A List of Projects Software Engineers Should Undertake to Learn More About LLMs

Natural Language Processing (NLP) is a rapidly evolving field, and Large Language Models (LLMs) are playing a significant role in shaping how we interact with human language. However, the creation of LLMs is often considered the domain of machine learning experts, leaving software engineers to take a back seat.

This article challenges this idea and highlights the critical role that software engineers with strong programming skills can play in driving LLMs' growth and innovation, even without in-depth knowledge of machine learning.

The Power of LLMs in NLP

Before we dive into how software engineers can make their mark in LLM development, let's take a moment to appreciate these models' profound impact on NLP. Beyond just deciphering complex language structures, LLMs have simplified intricate processes in various domains. They have empowered chatbots to provide exceptional customer support, revolutionized language translation, automated text summarization, and refined sentiment analysis. In doing so, they've replaced cumbersome pipelines with elegant, data-driven solutions.

Now, let's explore how software engineers can actively contribute:

Creating Pet Projects:

You don't need a machine learning PhD to embark on exciting LLM projects. Consider the possibilities of generating personalized workout plans, crafting creative writing prompts, or developing unique conversational agents. The scope is boundless. By initiating and sharing these projects, you not only showcase the versatility of LLMs but also expand the realm of practical applications. These projects serve as a bridge between software engineering and NLP, demonstrating the tangible impact of LLMs.

For some inspiration, check out these project ideas:

Elevating Open Source Visualization Tools

Visualization is pivotal component of the LLM ecosystem. Here, software engineers can contribute to the development and enhancement of open-source visualization tools tailored for LLMs. These tools serve as essential aids in comprehending model behavior and results. By actively participating in the improvement of such visualization tools, frontend software engineers can make LLMs more accessible and user-friendly for a wider audience.

Some ideas for initial contribution:

tensorboard - TensorBoard, A web-based tool for visualizing TensorFlow runs and graphs.
netron - a viewer for neural network, deep learning, and machine learning models . Netron supports a variety of popular model formats such as TensorFlow, PyTorch, ONNX, Keras, and Caffe2.
manifold - a model-agnostic visual debugging tool for machine learning . Manifold allows you to explore your model’s behavior by visualizing its decision boundaries in high-dimensional space

Reimplementation Challenges

Recreating established LLM models from scratch offers a valuable learning journey.
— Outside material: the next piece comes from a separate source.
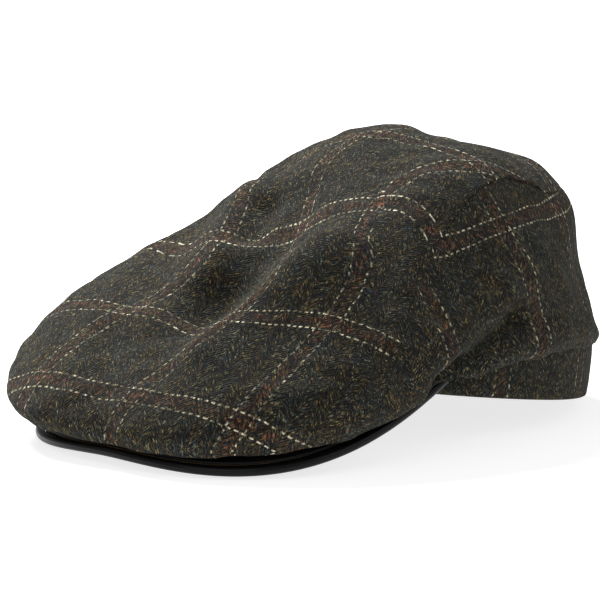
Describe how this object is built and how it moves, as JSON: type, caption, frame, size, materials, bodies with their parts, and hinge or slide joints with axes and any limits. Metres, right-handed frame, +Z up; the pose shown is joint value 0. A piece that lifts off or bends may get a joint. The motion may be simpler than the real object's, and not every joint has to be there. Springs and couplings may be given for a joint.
{
  "type": "newsboy cap",
  "caption": "Soft tweed flat cap: a sloping one-piece top and side panels over a band, with a leather-edged curved peak in front.",
  "frame": {"origin": "on the floor under the middle of the cap as it stands on its peak and the back of its band", "axes": "+Z up, -Y towards the peak (the front), +X towards the wearer's left"},
  "size_m": [0.1938, 0.277, 0.1249],
  "materials": {
    "tweed": "dark green, navy and brown flecked wool herringbone tweed with a cream and rust window check",
    "canvas": "undyed stiff canvas",
    "sweat_cloth": "black cotton twill",
    "lining": "black satin-weave lining",
    "black_leather": "black, fine grain, matt",
    "glossy_leather": "black, smooth, semi-gloss",
    "board": "thin white peak board",
    "cord": "cotton filler cord",
    "label": "plain woven label, blank"
  },
  "bodies": {
    "root": {"crown_top_panel": "tweed", "crown_side_left": "tweed", "crown_side_right": "tweed", "crown_band": "tweed", "band_interlining": "canvas", "sweatband": "sweat_cloth", "lining_top": "lining", "lining_side_left": "lining", "lining_side_right": "lining", "peak_under_cover": "black_leather", "peak_board": "board", "peak_facing": "black_leather", "peak_edge_roll": "glossy_leather", "peak_edge_cord": "cord", "lining_label": "label", "size_tab": "label"}
  },
  "joints": []
}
While it may not be intended for production use, this exercise provides invaluable insights into the inner workings of models like GPT and BERT. Through this hands-on approach, software engineers can better understand LLMs and explore their capabilities firsthand.

Explore these reimplementation challenges:

LLaMA.cpp: A C/C++ port of Facebook's LLaMA model on your own laptop with decent performance
Whisper-Burn: A Rust implementation of OpenAI's Whisper model using the Burn framework.

Developing Model Converters and Wrappers

Another practical avenue for contribution is crafting model converters for popular programming languages. Software engineers can make a significant contribution by developing model converters and wrappers for different programming languages. These tools simplify the integration of LLMs into various projects, making them more accessible to a wider audience. By creating effective bindings for languages like Go or .NET, software engineers bridge the gap for developers who prefer those languages.

Consider these converter and wrapper projects:

TorchSharp: A .NET library granting access to the core of PyTorch.
go-torch: A library designed primarily for running inference against serialized models from Python versions of PyTorch.
ONNX: An open-source format for AI models spanning deep learning and traditional machine learning.
TensorFlow.js: A library for crafting and training machine learning models in JavaScript, deployable in browsers or on Node.js.

Conclusion

Software engineers bring a unique perspective to the development of large language models. While expertise in machine learning is undoubtedly valuable, programming skills and creativity can also drive progress.

Through the act of initiating projects, enhancing open-source visualization tools, reimagining model structures, and developing essential converters and wrappers, software engineers actively contribute to the evolution of LLMs. This collaborative synergy, where diverse skill sets converge, fosters inclusivity, accessibility, and innovation within the field.

In essence, whether you're a seasoned software engineer or just embarking on this journey, remember that your role in shaping the future of LLMs is significant. By marrying the power of technology with the ingenuity of software engineering, we collectively redefine the boundaries of what's possible in NLP.